INFORMATION SHOWN:
+ + + +

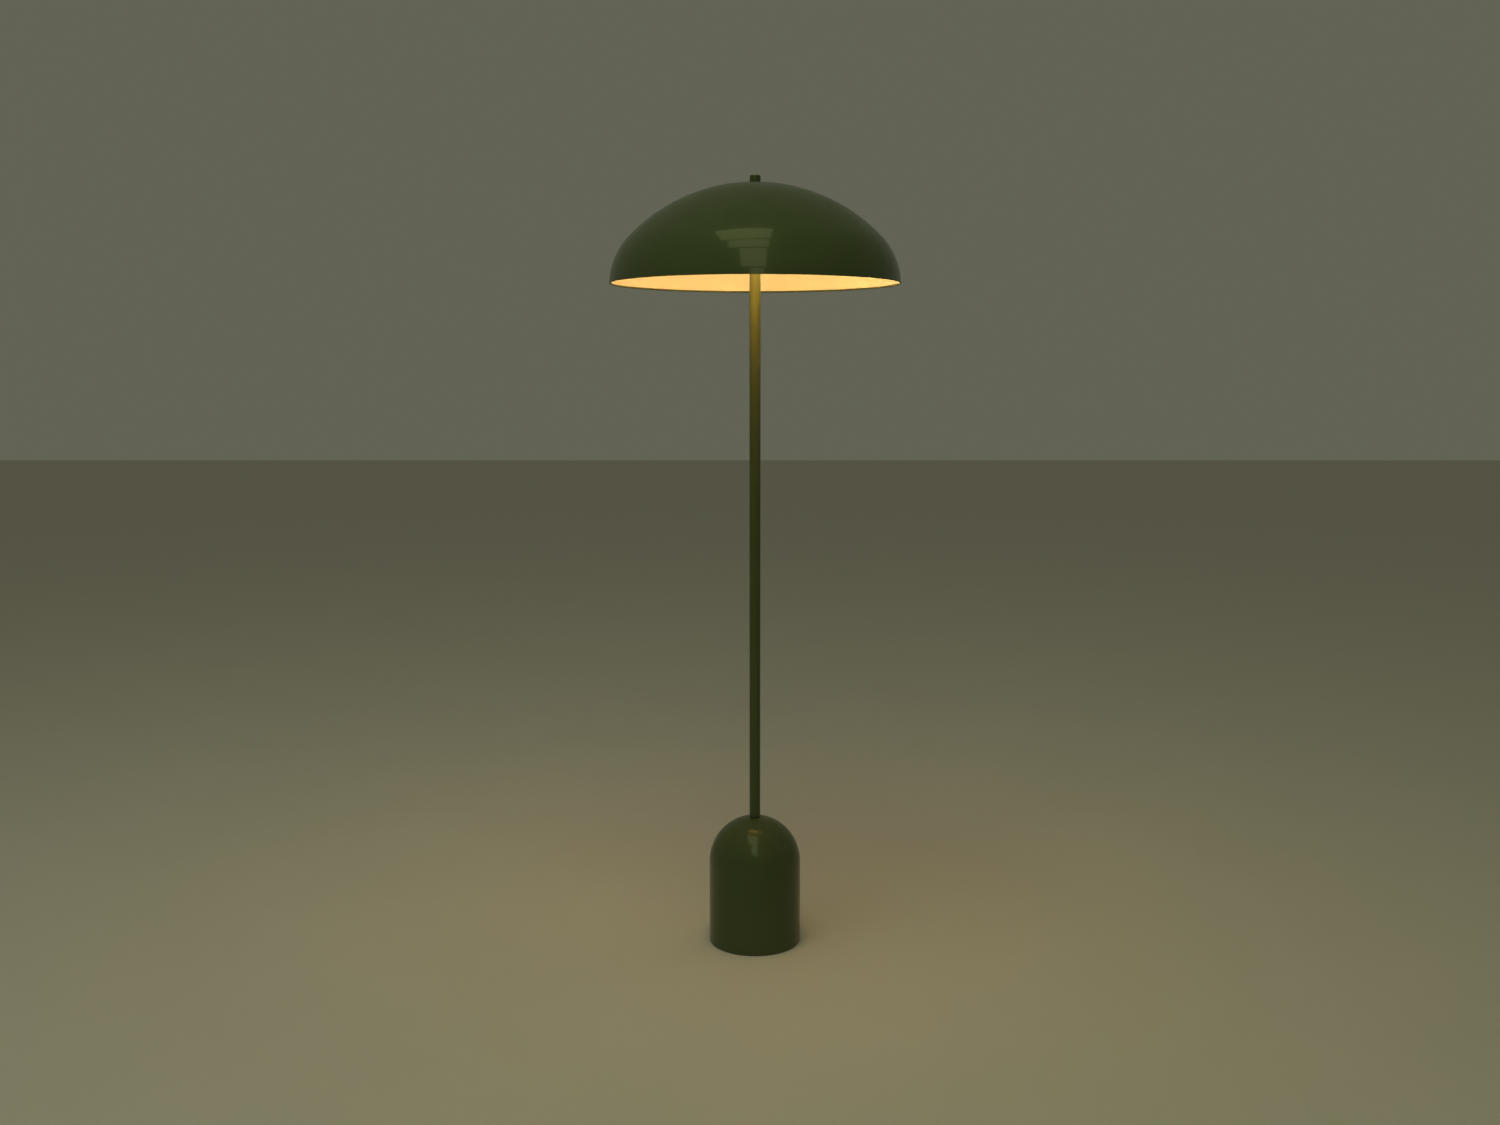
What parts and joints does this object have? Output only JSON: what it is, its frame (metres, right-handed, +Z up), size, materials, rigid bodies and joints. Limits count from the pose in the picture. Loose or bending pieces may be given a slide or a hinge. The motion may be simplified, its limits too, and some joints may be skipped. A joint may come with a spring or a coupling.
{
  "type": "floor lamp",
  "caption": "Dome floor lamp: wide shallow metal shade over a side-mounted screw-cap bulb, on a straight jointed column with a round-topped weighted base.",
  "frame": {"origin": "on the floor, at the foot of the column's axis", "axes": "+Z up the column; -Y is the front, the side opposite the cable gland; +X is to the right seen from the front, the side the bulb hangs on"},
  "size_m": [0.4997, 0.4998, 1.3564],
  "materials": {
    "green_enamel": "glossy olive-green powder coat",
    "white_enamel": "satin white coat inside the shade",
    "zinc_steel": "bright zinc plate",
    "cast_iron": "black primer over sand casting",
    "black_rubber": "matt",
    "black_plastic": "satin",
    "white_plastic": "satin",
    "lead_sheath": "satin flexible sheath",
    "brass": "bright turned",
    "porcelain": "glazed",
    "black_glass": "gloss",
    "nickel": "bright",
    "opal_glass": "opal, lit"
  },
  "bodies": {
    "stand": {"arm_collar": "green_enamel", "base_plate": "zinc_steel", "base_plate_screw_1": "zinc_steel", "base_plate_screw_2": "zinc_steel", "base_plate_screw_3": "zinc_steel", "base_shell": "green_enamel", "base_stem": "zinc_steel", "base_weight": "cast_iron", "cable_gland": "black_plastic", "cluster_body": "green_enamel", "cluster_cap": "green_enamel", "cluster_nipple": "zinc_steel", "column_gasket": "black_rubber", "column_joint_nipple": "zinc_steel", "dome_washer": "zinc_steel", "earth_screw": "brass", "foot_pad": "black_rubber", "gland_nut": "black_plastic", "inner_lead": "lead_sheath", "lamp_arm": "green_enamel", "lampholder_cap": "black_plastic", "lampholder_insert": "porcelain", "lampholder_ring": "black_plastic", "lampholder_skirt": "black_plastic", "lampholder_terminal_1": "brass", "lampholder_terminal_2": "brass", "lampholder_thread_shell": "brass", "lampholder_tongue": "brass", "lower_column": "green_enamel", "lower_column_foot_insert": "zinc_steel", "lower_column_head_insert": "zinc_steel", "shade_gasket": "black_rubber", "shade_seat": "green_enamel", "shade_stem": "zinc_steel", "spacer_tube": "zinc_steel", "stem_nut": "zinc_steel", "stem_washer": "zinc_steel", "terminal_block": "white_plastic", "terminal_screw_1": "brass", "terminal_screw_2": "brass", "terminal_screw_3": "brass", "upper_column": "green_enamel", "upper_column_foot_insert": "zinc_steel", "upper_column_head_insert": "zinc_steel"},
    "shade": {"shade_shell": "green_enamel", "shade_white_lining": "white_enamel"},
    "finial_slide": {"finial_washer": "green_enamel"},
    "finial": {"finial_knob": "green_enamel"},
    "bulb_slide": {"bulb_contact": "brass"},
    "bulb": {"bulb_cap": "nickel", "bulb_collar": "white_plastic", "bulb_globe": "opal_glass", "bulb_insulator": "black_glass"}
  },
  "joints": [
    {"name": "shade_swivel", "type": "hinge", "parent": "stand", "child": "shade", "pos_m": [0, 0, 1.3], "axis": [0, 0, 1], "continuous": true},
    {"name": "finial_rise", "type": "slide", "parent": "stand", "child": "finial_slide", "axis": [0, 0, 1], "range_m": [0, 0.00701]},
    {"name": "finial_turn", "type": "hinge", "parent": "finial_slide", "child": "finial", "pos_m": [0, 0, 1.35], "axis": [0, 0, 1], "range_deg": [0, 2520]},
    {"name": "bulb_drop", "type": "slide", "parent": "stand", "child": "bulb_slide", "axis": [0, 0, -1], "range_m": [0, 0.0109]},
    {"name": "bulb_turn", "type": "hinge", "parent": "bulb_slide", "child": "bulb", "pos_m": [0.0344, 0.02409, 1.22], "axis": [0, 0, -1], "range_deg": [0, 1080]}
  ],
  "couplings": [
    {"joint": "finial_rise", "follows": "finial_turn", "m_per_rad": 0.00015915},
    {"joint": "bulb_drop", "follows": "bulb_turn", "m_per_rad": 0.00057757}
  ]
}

+ + + +

THE TASK: Write the complete data out, exactly as above.

OUTPUT FOR THIS TASK:
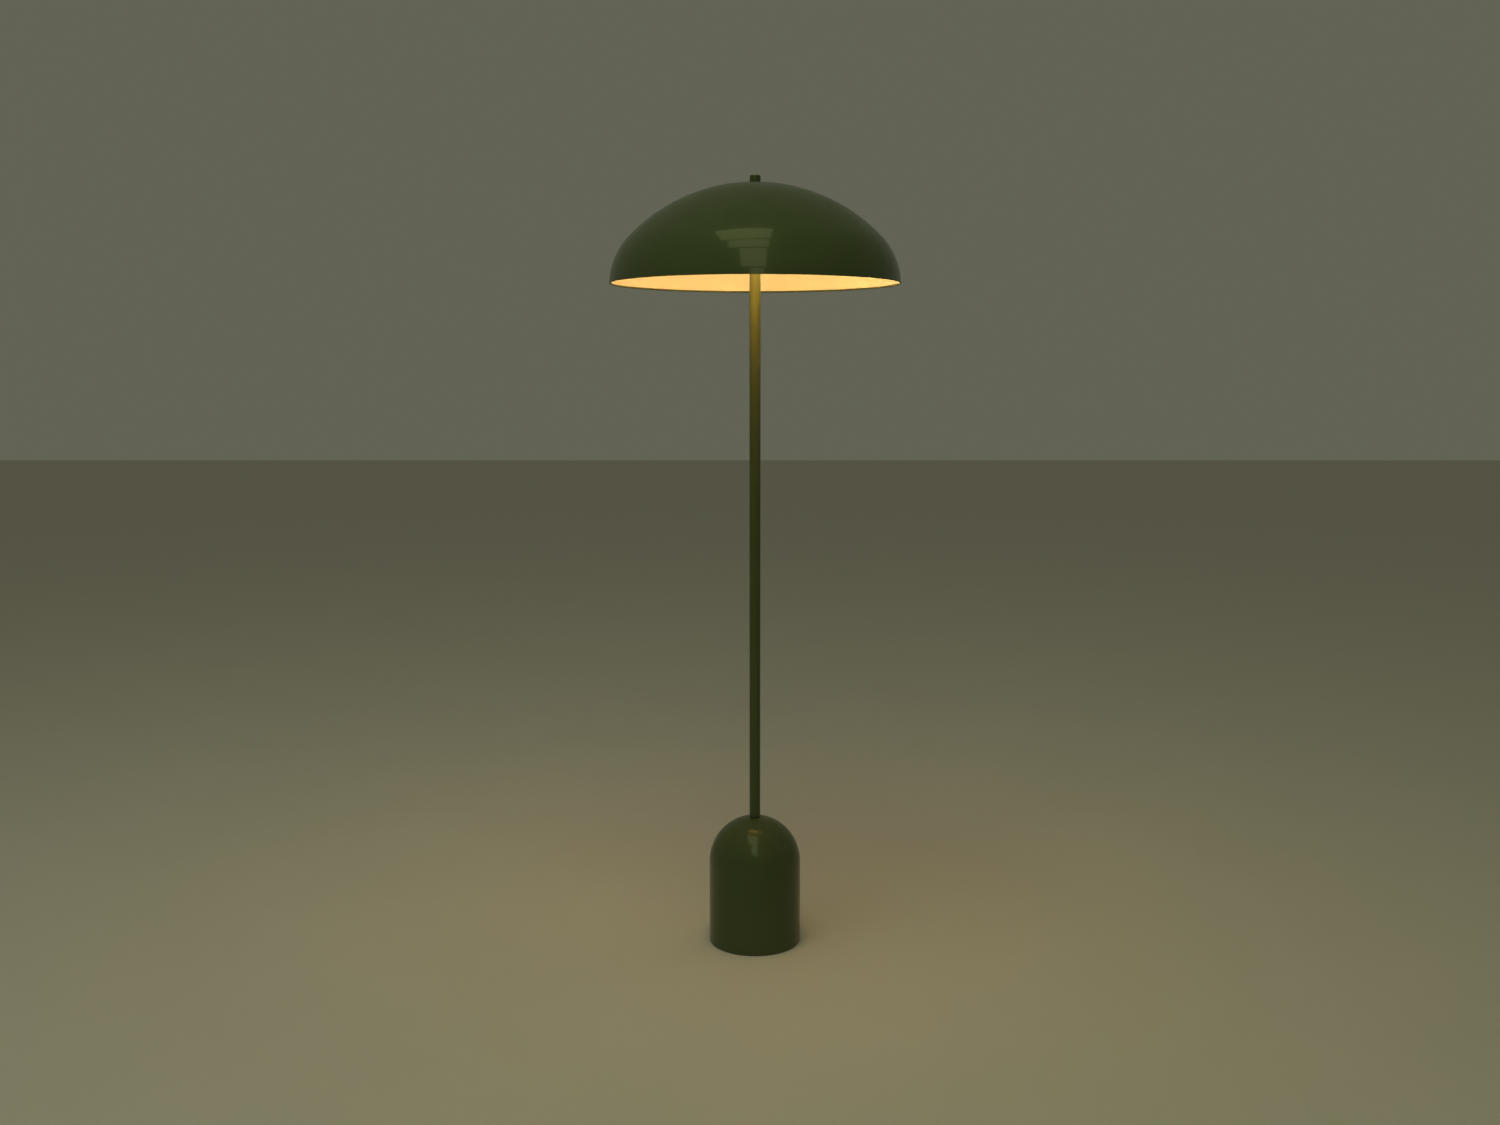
What parts and joints does this object have? Output only JSON: what it is, its frame (metres, right-handed, +Z up), size, materials, rigid bodies and joints. Limits count from the pose in the picture. Loose or bending pieces may be given a slide or a hinge. The motion may be simplified, its limits too, and some joints may be skipped. A joint may come with a spring or a coupling.
{
  "type": "floor lamp",
  "caption": "Dome floor lamp: wide shallow metal shade over a side-mounted screw-cap bulb, on a straight jointed column with a round-topped weighted base.",
  "frame": {"origin": "on the floor, at the foot of the column's axis", "axes": "+Z up the column; -Y is the front, the side opposite the cable gland; +X is to the right seen from the front, the side the bulb hangs on"},
  "size_m": [0.4997, 0.4998, 1.3564],
  "materials": {
    "green_enamel": "glossy olive-green powder coat",
    "white_enamel": "satin white coat inside the shade",
    "zinc_steel": "bright zinc plate",
    "cast_iron": "black primer over sand casting",
    "black_rubber": "matt",
    "black_plastic": "satin",
    "white_plastic": "satin",
    "lead_sheath": "satin flexible sheath",
    "brass": "bright turned",
    "porcelain": "glazed",
    "black_glass": "gloss",
    "nickel": "bright",
    "opal_glass": "opal, lit"
  },
  "bodies": {
    "stand": {"arm_collar": "green_enamel", "base_plate": "zinc_steel", "base_plate_screw_1": "zinc_steel", "base_plate_screw_2": "zinc_steel", "base_plate_screw_3": "zinc_steel", "base_shell": "green_enamel", "base_stem": "zinc_steel", "base_weight": "cast_iron", "cable_gland": "black_plastic", "cluster_body": "green_enamel", "cluster_cap": "green_enamel", "cluster_nipple": "zinc_steel", "column_gasket": "black_rubber", "column_joint_nipple": "zinc_steel", "dome_washer": "zinc_steel", "earth_screw": "brass", "foot_pad": "black_rubber", "gland_nut": "black_plastic", "inner_lead": "lead_sheath", "lamp_arm": "green_enamel", "lampholder_cap": "black_plastic", "lampholder_insert": "porcelain", "lampholder_ring": "black_plastic", "lampholder_skirt": "black_plastic", "lampholder_terminal_1": "brass", "lampholder_terminal_2": "brass", "lampholder_thread_shell": "brass", "lampholder_tongue": "brass", "lower_column": "green_enamel", "lower_column_foot_insert": "zinc_steel", "lower_column_head_insert": "zinc_steel", "shade_gasket": "black_rubber", "shade_seat": "green_enamel", "shade_stem": "zinc_steel", "spacer_tube": "zinc_steel", "stem_nut": "zinc_steel", "stem_washer": "zinc_steel", "terminal_block": "white_plastic", "terminal_screw_1": "brass", "terminal_screw_2": "brass", "terminal_screw_3": "brass", "upper_column": "green_enamel", "upper_column_foot_insert": "zinc_steel", "upper_column_head_insert": "zinc_steel"},
    "shade": {"shade_shell": "green_enamel", "shade_white_lining": "white_enamel"},
    "finial_slide": {"finial_washer": "green_enamel"},
    "finial": {"finial_knob": "green_enamel"},
    "bulb_slide": {"bulb_contact": "brass"},
    "bulb": {"bulb_cap": "nickel", "bulb_collar": "white_plastic", "bulb_globe": "opal_glass", "bulb_insulator": "black_glass"}
  },
  "joints": [
    {"name": "shade_swivel", "type": "hinge", "parent": "stand", "child": "shade", "pos_m": [0, 0, 1.3], "axis": [0, 0, 1], "continuous": true},
    {"name": "finial_rise", "type": "slide", "parent": "stand", "child": "finial_slide", "axis": [0, 0, 1], "range_m": [0, 0.00701]},
    {"name": "finial_turn", "type": "hinge", "parent": "finial_slide", "child": "finial", "pos_m": [0, 0, 1.35], "axis": [0, 0, 1], "range_deg": [0, 2520]},
    {"name": "bulb_drop", "type": "slide", "parent": "stand", "child": "bulb_slide", "axis": [0, 0, -1], "range_m": [0, 0.0109]},
    {"name": "bulb_turn", "type": "hinge", "parent": "bulb_slide", "child": "bulb", "pos_m": [0.0344, 0.02409, 1.22], "axis": [0, 0, -1], "range_deg": [0, 1080]}
  ],
  "couplings": [
    {"joint": "finial_rise", "follows": "finial_turn", "m_per_rad": 0.00015915},
    {"joint": "bulb_drop", "follows": "bulb_turn", "m_per_rad": 0.00057757}
  ]
}